[WHAT IS NEEDED] Keep only the lines from the top of the listing through the one with "that looks there.", and reproduce them unaltered.

[PROVIDED MATERIAL]
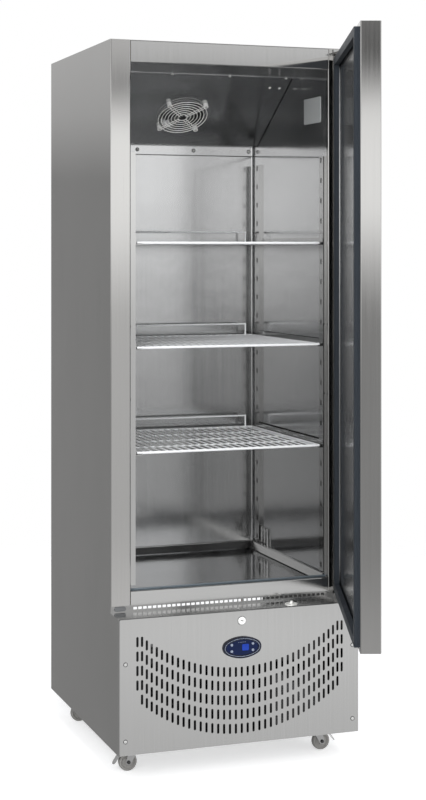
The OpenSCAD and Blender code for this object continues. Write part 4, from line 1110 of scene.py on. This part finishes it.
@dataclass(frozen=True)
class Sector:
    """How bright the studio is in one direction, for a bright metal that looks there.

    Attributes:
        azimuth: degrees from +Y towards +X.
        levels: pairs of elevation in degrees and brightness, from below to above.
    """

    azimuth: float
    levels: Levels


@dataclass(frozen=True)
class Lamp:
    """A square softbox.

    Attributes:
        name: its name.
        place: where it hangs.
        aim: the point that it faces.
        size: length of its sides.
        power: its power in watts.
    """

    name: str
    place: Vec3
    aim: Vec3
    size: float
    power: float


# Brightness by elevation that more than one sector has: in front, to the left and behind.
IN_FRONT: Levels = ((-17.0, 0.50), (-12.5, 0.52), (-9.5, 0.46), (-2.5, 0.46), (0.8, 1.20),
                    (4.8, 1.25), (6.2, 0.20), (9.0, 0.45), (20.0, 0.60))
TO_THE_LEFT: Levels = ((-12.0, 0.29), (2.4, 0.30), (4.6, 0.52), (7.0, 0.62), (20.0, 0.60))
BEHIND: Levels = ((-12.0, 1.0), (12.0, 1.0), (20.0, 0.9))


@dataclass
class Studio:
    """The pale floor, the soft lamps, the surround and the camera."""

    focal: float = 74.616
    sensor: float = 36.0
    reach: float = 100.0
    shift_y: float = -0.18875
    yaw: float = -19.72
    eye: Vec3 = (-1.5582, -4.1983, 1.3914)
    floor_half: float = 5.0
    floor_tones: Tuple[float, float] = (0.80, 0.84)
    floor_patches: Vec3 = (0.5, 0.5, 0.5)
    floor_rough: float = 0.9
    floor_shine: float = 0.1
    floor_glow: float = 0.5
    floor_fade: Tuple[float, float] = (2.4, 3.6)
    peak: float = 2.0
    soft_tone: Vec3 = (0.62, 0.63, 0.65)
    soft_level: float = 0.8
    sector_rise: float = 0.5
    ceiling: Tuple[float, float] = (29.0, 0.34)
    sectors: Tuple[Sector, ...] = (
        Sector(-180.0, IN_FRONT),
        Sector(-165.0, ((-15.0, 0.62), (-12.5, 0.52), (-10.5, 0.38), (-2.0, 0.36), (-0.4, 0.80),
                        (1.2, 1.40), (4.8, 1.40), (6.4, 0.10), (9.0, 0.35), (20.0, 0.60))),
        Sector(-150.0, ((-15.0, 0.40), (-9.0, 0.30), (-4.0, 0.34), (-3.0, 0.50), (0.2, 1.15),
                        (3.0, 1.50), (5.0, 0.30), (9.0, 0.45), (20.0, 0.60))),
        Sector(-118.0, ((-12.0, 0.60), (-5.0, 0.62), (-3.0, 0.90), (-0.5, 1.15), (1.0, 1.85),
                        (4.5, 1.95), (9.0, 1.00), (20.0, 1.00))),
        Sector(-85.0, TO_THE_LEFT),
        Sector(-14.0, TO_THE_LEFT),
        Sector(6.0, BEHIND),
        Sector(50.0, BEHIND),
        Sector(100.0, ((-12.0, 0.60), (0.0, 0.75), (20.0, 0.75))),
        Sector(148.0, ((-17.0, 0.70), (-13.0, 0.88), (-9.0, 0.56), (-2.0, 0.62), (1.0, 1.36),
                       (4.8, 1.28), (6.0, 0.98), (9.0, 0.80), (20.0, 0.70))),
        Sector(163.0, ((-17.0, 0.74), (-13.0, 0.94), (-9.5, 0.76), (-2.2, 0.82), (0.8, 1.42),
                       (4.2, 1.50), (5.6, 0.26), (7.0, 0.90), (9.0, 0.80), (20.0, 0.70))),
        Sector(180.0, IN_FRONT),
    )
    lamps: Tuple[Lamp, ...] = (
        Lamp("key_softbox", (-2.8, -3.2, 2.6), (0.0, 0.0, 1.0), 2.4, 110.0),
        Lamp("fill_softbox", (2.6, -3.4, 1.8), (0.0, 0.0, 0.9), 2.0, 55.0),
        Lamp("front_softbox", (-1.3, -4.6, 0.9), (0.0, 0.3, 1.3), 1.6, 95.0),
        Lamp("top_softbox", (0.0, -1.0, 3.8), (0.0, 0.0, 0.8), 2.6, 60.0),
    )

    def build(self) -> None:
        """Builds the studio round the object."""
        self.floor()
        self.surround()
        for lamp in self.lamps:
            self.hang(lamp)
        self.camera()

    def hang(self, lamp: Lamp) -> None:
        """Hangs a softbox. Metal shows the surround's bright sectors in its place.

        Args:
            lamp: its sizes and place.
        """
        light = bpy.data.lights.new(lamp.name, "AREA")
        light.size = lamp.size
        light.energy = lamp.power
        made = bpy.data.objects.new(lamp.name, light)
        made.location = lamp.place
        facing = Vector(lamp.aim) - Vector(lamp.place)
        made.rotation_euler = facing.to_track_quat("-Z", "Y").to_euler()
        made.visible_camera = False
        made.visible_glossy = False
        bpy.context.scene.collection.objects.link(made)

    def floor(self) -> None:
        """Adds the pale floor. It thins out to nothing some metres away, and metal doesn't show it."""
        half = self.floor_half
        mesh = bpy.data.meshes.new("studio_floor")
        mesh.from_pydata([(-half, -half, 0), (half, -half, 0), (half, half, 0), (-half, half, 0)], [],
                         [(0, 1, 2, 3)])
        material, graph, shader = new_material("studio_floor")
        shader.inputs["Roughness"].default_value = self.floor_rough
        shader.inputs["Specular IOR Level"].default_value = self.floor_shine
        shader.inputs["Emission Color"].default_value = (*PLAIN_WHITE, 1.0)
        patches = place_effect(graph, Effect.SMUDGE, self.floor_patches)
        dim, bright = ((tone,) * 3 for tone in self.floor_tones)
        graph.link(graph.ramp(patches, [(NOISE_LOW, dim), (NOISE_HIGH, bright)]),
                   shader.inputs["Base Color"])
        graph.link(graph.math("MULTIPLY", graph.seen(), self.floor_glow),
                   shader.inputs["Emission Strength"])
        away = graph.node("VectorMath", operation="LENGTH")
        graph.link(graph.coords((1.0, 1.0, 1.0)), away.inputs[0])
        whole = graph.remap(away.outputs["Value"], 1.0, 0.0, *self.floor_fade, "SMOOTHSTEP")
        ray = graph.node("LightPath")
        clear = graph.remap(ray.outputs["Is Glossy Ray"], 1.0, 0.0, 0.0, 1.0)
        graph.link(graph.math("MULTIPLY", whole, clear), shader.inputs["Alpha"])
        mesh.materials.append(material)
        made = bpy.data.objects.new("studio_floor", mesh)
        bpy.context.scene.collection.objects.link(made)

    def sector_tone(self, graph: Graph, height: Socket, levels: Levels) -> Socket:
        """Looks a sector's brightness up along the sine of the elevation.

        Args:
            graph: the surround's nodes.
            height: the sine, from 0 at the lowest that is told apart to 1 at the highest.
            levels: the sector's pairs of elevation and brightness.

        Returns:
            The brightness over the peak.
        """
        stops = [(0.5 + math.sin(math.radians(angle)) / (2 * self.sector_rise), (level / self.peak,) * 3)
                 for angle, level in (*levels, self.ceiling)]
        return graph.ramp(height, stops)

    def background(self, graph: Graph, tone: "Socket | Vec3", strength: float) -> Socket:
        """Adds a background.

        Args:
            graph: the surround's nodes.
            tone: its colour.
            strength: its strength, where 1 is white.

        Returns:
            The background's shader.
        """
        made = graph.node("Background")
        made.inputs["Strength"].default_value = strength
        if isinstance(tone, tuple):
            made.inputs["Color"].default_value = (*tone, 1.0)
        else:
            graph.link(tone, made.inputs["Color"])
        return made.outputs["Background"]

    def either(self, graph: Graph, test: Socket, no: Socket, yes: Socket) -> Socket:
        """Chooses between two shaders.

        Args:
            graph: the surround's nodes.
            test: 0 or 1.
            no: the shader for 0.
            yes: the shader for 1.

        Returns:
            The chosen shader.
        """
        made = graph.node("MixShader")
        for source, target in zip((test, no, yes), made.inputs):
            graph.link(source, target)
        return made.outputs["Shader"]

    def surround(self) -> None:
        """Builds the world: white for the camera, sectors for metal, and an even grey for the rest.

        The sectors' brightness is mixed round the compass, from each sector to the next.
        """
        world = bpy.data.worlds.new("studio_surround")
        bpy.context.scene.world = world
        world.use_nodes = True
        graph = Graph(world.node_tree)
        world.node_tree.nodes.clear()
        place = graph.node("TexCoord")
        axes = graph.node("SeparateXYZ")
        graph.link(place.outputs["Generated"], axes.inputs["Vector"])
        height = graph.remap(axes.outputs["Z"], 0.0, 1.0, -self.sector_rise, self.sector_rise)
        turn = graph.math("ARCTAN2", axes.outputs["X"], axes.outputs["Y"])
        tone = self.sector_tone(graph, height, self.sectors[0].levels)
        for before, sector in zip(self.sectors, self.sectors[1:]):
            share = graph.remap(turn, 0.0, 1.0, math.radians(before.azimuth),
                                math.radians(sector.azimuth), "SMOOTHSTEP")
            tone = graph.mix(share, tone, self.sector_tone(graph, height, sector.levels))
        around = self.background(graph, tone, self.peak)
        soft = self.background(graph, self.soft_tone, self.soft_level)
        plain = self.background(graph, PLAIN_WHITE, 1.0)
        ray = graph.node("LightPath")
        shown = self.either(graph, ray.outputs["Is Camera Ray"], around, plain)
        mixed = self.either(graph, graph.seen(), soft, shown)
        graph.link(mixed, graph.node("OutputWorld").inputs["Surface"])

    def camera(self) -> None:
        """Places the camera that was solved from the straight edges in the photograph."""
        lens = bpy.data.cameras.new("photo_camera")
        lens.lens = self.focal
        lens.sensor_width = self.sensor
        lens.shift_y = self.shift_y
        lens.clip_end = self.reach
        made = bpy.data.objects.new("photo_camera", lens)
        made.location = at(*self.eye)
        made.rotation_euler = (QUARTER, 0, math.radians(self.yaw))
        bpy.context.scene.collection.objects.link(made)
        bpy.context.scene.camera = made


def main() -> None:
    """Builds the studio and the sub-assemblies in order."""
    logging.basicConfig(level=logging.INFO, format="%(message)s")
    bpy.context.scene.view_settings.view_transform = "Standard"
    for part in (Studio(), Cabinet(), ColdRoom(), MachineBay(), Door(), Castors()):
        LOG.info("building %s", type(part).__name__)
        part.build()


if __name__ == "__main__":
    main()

[WORKED ANSWER]
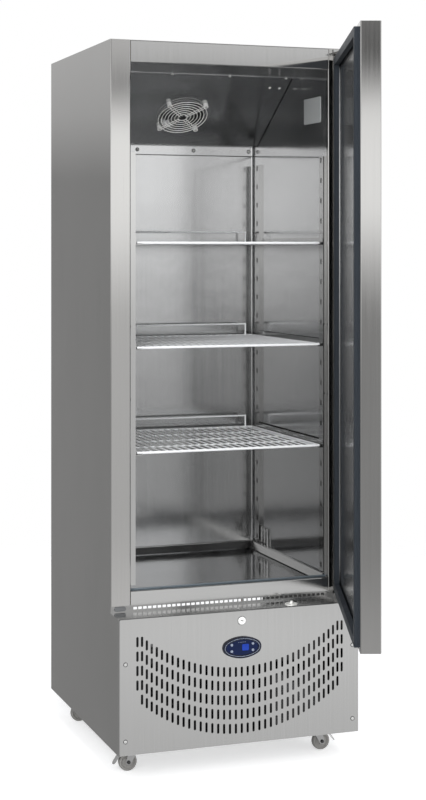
The OpenSCAD and Blender code for this object continues. Write part 4, from line 1110 of scene.py on. This part finishes it.
@dataclass(frozen=True)
class Sector:
    """How bright the studio is in one direction, for a bright metal that looks there.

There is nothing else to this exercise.